Image copyright © by Marcus Trahan

Stalag 17

(1953)

I know I’m going to be in the distinct minority here. At the IMDb 95 out of 100 reviewers praise this to the skies. What’s even stranger to me is that I distinctly recall enjoying it when I first saw it, many years ago, and possibly even on a second viewing. But I am very sorry to say that this is a bad, bad movie. It is even offensive. And the sad part is that, buried deep in here is a pretty good story, starring William Holden. (He won an Oscar, which he didn’t think he deserved. I agree with him. Either Montgomery Clift or Burt Lancaster were better in From Here to Eternity. Holden’s was a consolation Oscar because he didn’t win in 1950 for Sunset Boulevard, when he should have.) But this story would add up to about a thirty-minute TV episode once you had cut away all the truly awful “comic” horrors.

The thing is, the first time through I didn’t realize this was meant to be, primarily, a comedy. It has to be the absolute worst “service comedy” of all time.
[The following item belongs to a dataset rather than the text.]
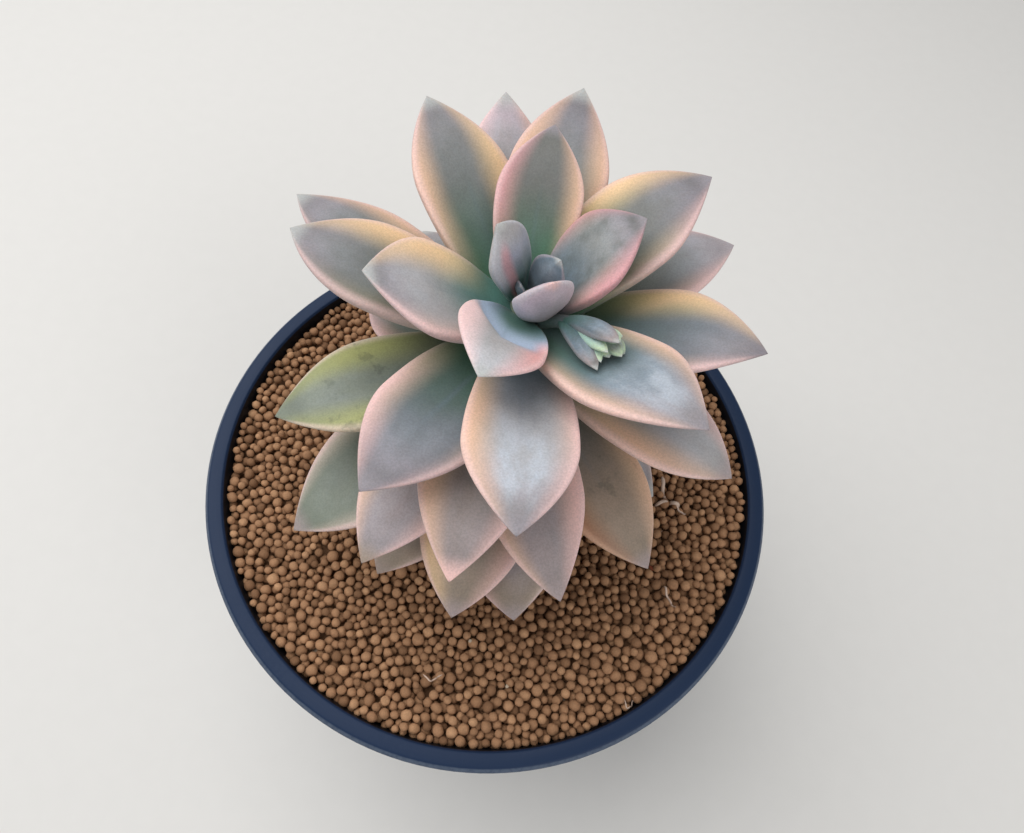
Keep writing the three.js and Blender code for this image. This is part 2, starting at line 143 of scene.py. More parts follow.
# Leaves from the growing point outwards. tip is x, y and height; stem is the height where the
# leaf leaves the stem; margins are the colours of its clockwise and its other side, seen from
# above; reach is how far each comes in; the rest bends the form or names the colours that differ.
LEAVES = (
    dict(tip=(1, 17, 70), stem=63.5, width=5, facing=-150, thick=0.5, skin="bud", base="deep",
         blade="deep"),
    dict(tip=(-6, 22, 84), stem=61, width=14, sway=1, facing=150, thick=0.42, skin="young",
         blade="haze", tip_tone="mist", margins=("haze", "cloud"), reach=(0.1, 0.5), stripe=0.7,
         ridge=0.5, bloom=0.2, rim_and_highlight_tone="cloud"),
    dict(tip=(9, 19, 79), stem=62, width=10, facing=50, thick=0.4, skin="bud", ridge=0.5),
    dict(tip=(8, 8, 85), stem=60.5, width=14, facing=-60, thick=0.5, skin="young", base="umber",
         blade="lavender", tip_tone="lilac", point="pink", margins=("lilac", "lilac"),
         reach=(0.5, 0.45), bloom=0.1, rim_and_highlight_tone="cloud"),
    dict(tip=(-4, -17, 85), stem=58.5, width=21, arch=4, facing=-125, widest=0.62, neck=0.25,
         skew=0.06, skin="young", blade="mist", tip_tone="cloud", margins=("blush", "coral"),
         reach=(0.5, 0.5), facet=1.0, bloom=0.0),
    dict(tip=(27, 32, 82), stem=59, width=26, arch=2, base="slate", tip_tone="fog", point="fog",
         margins=("rose", "rose"), reach=(0.34, 0.22), spot=1.0, bloom=0.2, mottle=0.7, rim=0.5,
         rim_and_highlight_tone="rose"),
    dict(tip=(-33, 7, 80), stem=57, width=29, arch=2, sway=-1, roll=8, base="teal", blade="mist",
         tip_tone="fog", margins=("gold", "pink"), reach=(0.6, 0.15)),
    dict(tip=(3, 59, 80), stem=57, width=22, arch=2, sway=-1, blade="stone", tip_tone="stone",
         point="fog", margins=("peach", "rose"), reach=(0.4, 0.38), spot=0.2, bloom=0.05,
         mottle=0.3),
    dict(tip=(8, -45, 77), stem=53, width=25, arch=4, widest=0.66, neck=0.25, base="slate",
         blade="mist", point="fog", reach=(0.42, 0.3), bloom=1.0, spot=0.7, trough=0.45),
    dict(tip=(43, -18, 80), stem=56, width=28, arch=4, sway=2, neck=0.3, blade="slate",
         point="fog", margins=("peach", "peach"), reach=(0.25, 0.3), bloom=0.85, spot=0.5,
         trough=0.6),
    dict(tip=(-30, 64, 78), stem=54, width=27, arch=3, blade="ash", tip_tone="fog",
         margins=("gold", "peach"), reach=(0.5, 0.35), spot=0.3, bloom=0.1, trough=0.3),
    dict(tip=(43, 53, 77), stem=54, width=29, arch=3, sway=-2, blade="stone", tip_tone="plum",
         point="fog", margins=("pink", "gold"), reach=(0.25, 0.5), spot=0.4, bloom=0.15,
         olive=1.0),
    dict(tip=(-25, -37, 65), stem=51.5, width=28, arch=4, sway=-1, blade="steel", tip_tone="plum",
         point="fog", margins=("pink", "pink"), reach=(0.4, 0.1), bloom=0.2, crease=0.8, olive=0.7,
         rim=0.5),
    dict(tip=(-55, 23, 70), stem=53.5, width=30, arch=2, sway=-2, tip_power=2.2, blade="ash",
         tip_tone="fog", margins=("gold", "tan"), reach=(0.55, 0.2), bloom=0.2),
    dict(tip=(59, 9, 70), stem=49.5, width=31, arch=4, sway=-2, blade="steel", tip_tone="fog",
         point="plum", margins=("pink", "gold"), reach=(0.15, 0.55), olive=1.0, trough=0.5,
         bloom=0.15),
    dict(tip=(9, 83, 72), stem=49, width=27, arch=2, sway=-1, blade="ash", tip_tone="plum",
         margins=("peach", "peach"), reach=(0.4, 0.5), bloom=0.15),
    dict(tip=(-4, -50, 54), stem=48.5, width=25, arch=4, sway=1, blade="umber", tip_tone="mauve",
         point="pink", reach=(0.5, 0.3), bloom=0.15),
    dict(tip=(57, -15, 52), stem=46.5, width=27, arch=4, tip_power=2.4, blade="mist",
         tip_tone="mist", point="mauve", reach=(0.55, 0.4)),
    dict(tip=(21, -48, 44), stem=45, width=24, arch=4, sway=3, blade="mauve", tip_tone="mauve",
         point="mauve", reach=(0.3, 0.5), bloom=0.15),
    dict(tip=(-63, 47, 54), stem=45.5, width=26, arch=3, sway=-1, blade="ash", base="slate",
         tip_tone="fog", margins=("peach", "tan"), reach=(0.35, 0.15), bloom=0.2),
    dict(tip=(-12, 84, 66), stem=44, width=27, arch=-1, blade="mist", tip_tone="lilac",
         margins=("peach", "blush"), reach=(0.4, 0.4)),
    dict(tip=(-53, -15, 46), stem=44.5, width=28, arch=4, sway=-1, base="sage", blade="sage",
         tip_tone="sage", point="sage", margins=("olive", "olive"), reach=(0.6, 0.5), bruise=1.0,
         bloom=0.15, rim=0.8, rim_and_highlight_tone="cream"),
    dict(tip=(57, 55, 52), stem=43, width=28, arch=4, sway=-3, tip_power=2.2, point="lavender",
         margins=("pink", "pink"), reach=(0.25, 0.2), bloom=0.4),
    dict(tip=(-25, -46, 42), stem=41, width=25, arch=3, sway=1, blade="mauve", point="tan",
         reach=(0.35, 0.3), olive=0.6, bloom=0.2),
    dict(tip=(42, -35, 36), stem=41, width=26, arch=4, sway=1, base="stone", blade="tan",
         tip_tone="tan", point="mauve", margins=("brown", "peach"), reach=(0.45, 0.35), bruise=0.8,
         bloom=0.0, rim=0.4, rim_and_highlight_tone="peach"),
    dict(tip=(-3, -53, 32), stem=37, width=27, arch=4, tip_power=2.2, blade="tan", tip_tone="tan",
         point="mauve", margins=("gold", "pink"), reach=(0.55, 0.4), olive=0.6, bloom=0.1),
    dict(tip=(-47, -36, 24), stem=34, width=30, arch=4, blade="sage", tip_tone="sage",
         point="mauve", margins=("cream", "cream"), reach=(0.25, 0.18), bloom=0.1),
    dict(tip=(44, -13, 28), stem=33, width=24, arch=3, blade="cloud", margins=("cream", "cream"),
         reach=(0.2, 0.2)),
    dict(tip=(12, -50, 25), stem=31.5, width=28, arch=4, sway=1, tip_power=2.2, blade="lavender",
         tip_tone="tan", point="mauve", margins=("pink", "cream"), reach=(0.3, 0.25), bloom=0.1),
    dict(tip=(-24, -43, 21), stem=28, width=26, arch=3, blade="tan", tip_tone="tan", point="umber",
         margins=("cream", "cream"), reach=(0.25, 0.2), bloom=0.1),
    dict(tip=(-31, 56, 36), stem=38, width=25, arch=4),
    dict(tip=(22, 63, 34), stem=36, width=26, arch=4, blade="mauve"),
    dict(tip=(50, 28, 26), stem=31.5, width=26, arch=4, blade="tan"),
    dict(tip=(-44, 38, 22), stem=30, width=26, arch=4, blade="sage"),
    dict(tip=(-7, 58, 18), stem=24.5, width=25, arch=4, blade="sage"),
    dict(tip=(-46, 4, 14), stem=22.5, width=25, arch=4, blade="sage"),
)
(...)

You know, those movies made for returning G.I.s (who mostly served in the rear areas, I’ve always felt), showing what wild and crazy guys they were. Didn’t we have fun in WWII? You betcha! I don’t know where you could find a worse idea for a WWII comedy unless you made a song-and-dance musical at Auschwitz where the inmates broke into a buck-and-wing on their way to the gas chambers.

You think I’m being too harsh? Let me just tell you of the absolutely godawfulest, most stunningly insensitive skit out of half a dozen truly stupid ones. Robert Strauss (as “Animal,” and I’ll get back to him) and Harvey Lembeck, as his sidekick Shapiro (a Jew who joins in on the Christmas carols) come up with a scheme to ogle the Russian women prisoners on their way to the delousing station. A scene that can’t help but remind me of Jews headed to the showers. It involves painting a line on the ground and then, when they get there, actually breaking into a dance as they sing The Volga Boatman. You can’t make this shit up! (Well, actually Billy Wilder and Donald Bevan and Edmund Trzcinski did, didn’t they?)
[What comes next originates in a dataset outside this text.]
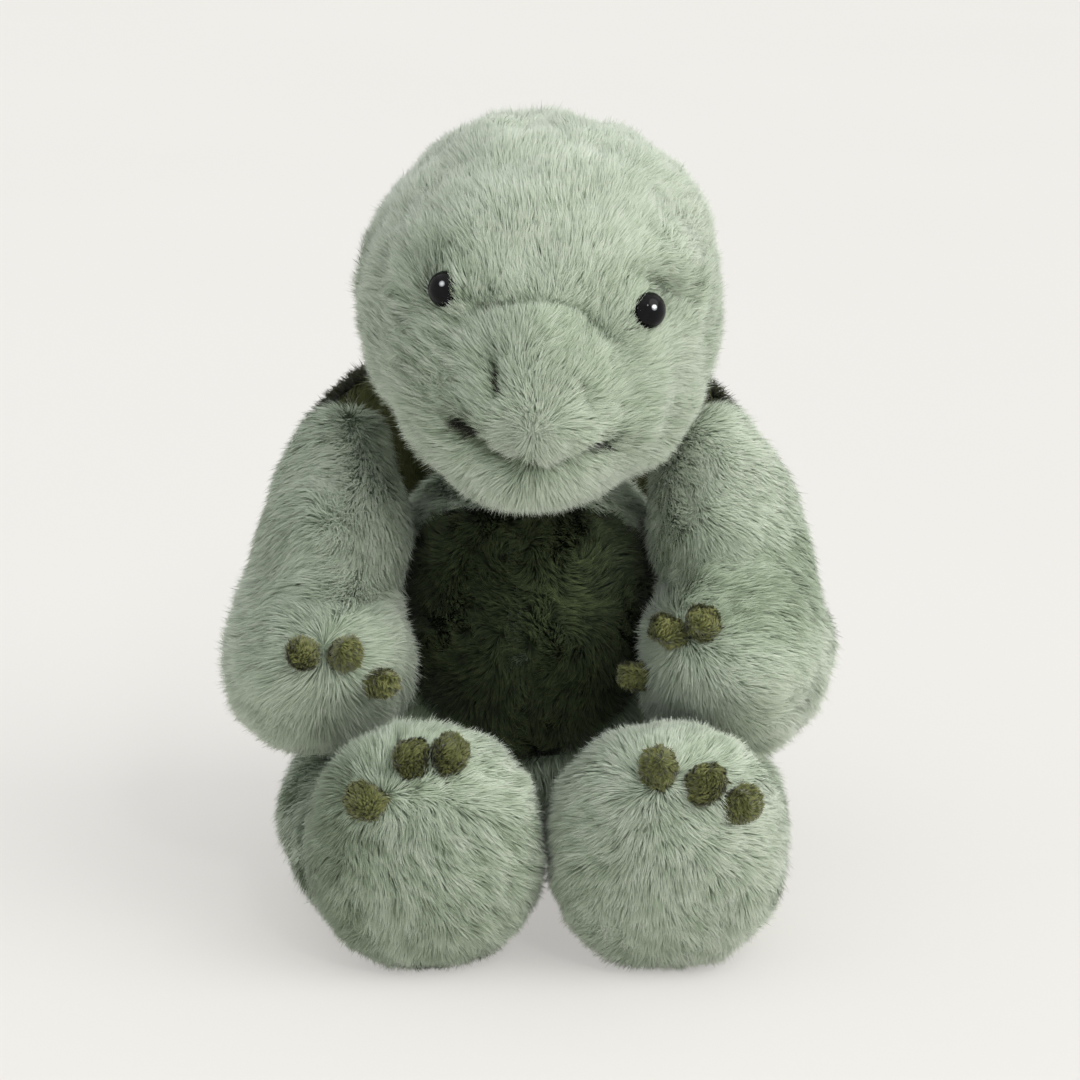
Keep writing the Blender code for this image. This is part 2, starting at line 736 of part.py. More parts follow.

Most of these “Russian peasant women” look as if they could try out for the Rockettes once this little bit of unpleasantness is over. So here’s what offends me down to my boots. Do you know what it was really like for Russian POWs? The fucking Nazis viewed them as untermenschen, sub-humans, only one step up from a Jew. So the Geneva Conventions didn’t apply to them. When a Caucasian POW died, he was given a full military funeral. Fucking Nazi officers attended, and paid their respects. No goddam kidding! When Russians died they were shoveled into mass graves at the end of the workday. The bill of fare for U.S. POWs was not five-star, but they barely fed the Russians at all. What was the point? They were going to work them to death, and there were always more Russians.

There is a documentary on the DVD where former POWs tell of what it was really like. Harsh, but by and large the fucking Nazis adhered to the Geneva Conventions with Americans and British and French. It was way, way worse in Jap prison camps. This one old man broke down and cried when he recalled seeing how the Russians were treated, just on the other side of the barbed wire at Stalag 17. And these filmmakers made a fucking joke out of it! I totally love Billy Wilder, but I can’t forgive him, a Polish-Viennese Jew, for this film.
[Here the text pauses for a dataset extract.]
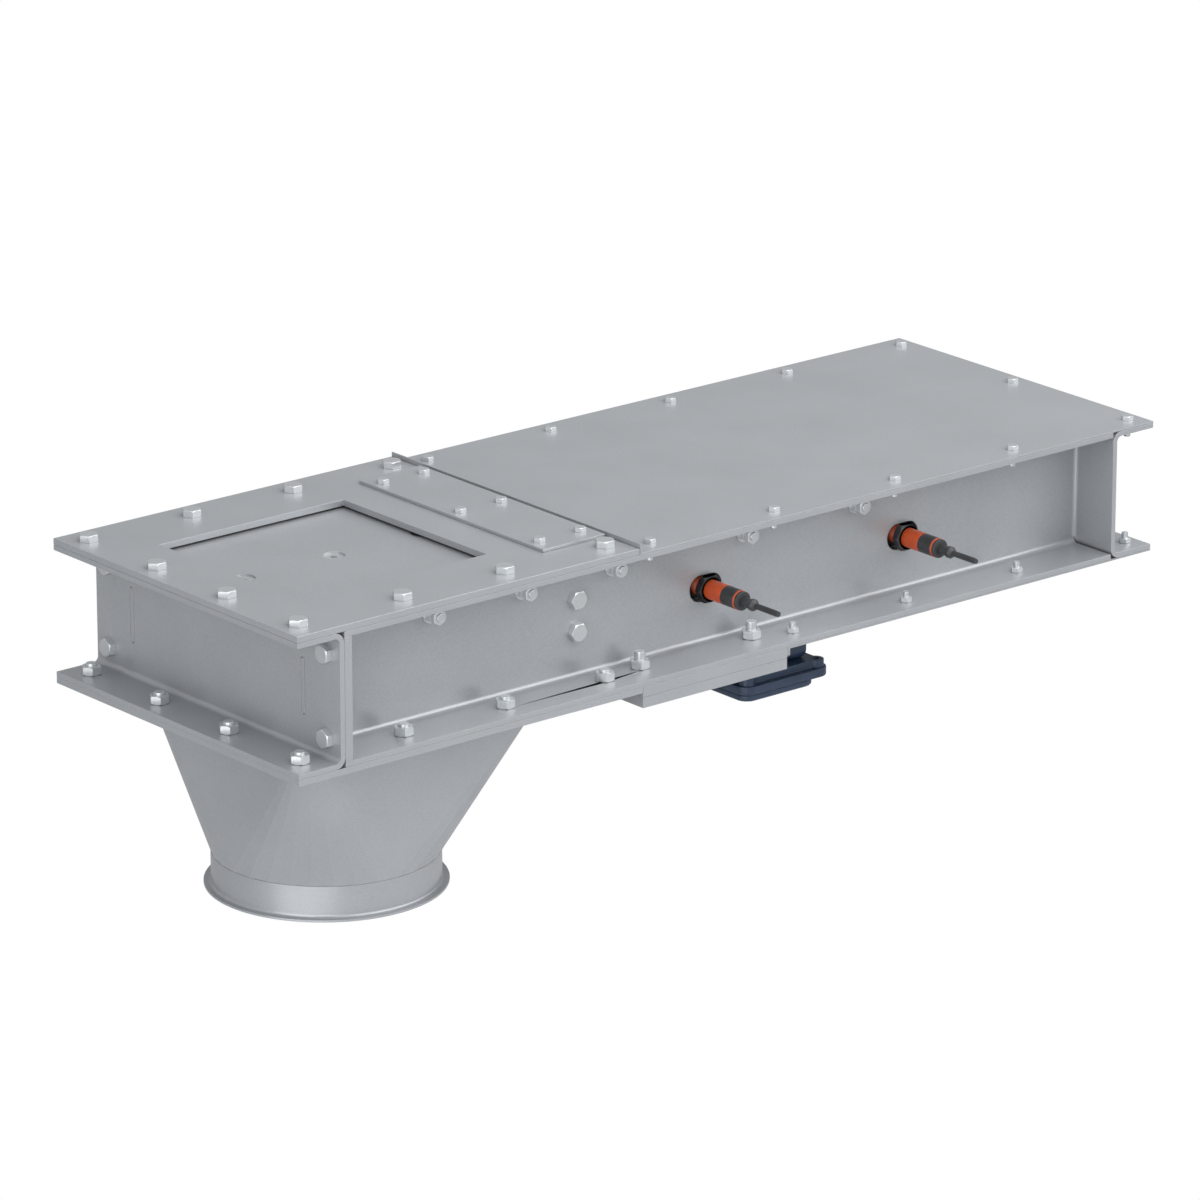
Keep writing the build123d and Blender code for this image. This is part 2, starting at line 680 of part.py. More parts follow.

In fact I keep wondering who to blame for one of the worst, most over-the-top, stupidest performances I have ever seen in a film, which is Robert Strauss as Animal. Should I be pissed at Strauss for not only chewing the scenery, but actually eating and shitting out large chunks of it? Or should I be pissed at Wilder for either allowing him to do it, or actually demanding that he do it? It’s a real problem for me.

I probably should stop belaboring it, piling one thing after another on this beloved film. (“Better than The Great Escape!) was a common comment I read.) But the fact is that there are hardly ten frames of this story that I found believable. Sure, I know these men had to make their own entertainment, but I just do not buy that one of the things they did was close dancing with each other. On and on and on! Maybe for thirty seconds, as a joke, but blow me if I can see them dancing like we see here. Ditto marching around the barracks, singing “When Johnny Comes Marching Home,” like little Judy Garland and Mickey Rooney gathering all the neighborhood kids so they can put on a show in Farmer Brown’s barn. And I’ve only hit a few of the low points here.

The only thing I can figure is that, in the very successful stage show from which this was adapted, the super-broad comic antics weren’t so terrible when seen from a distance. In a film like this, though, Strauss is right up in your fucking face when he delivers his stupid, totally unfunny lines. But that doesn’t account for why so many people love the film. I guess that will always be a mystery to me.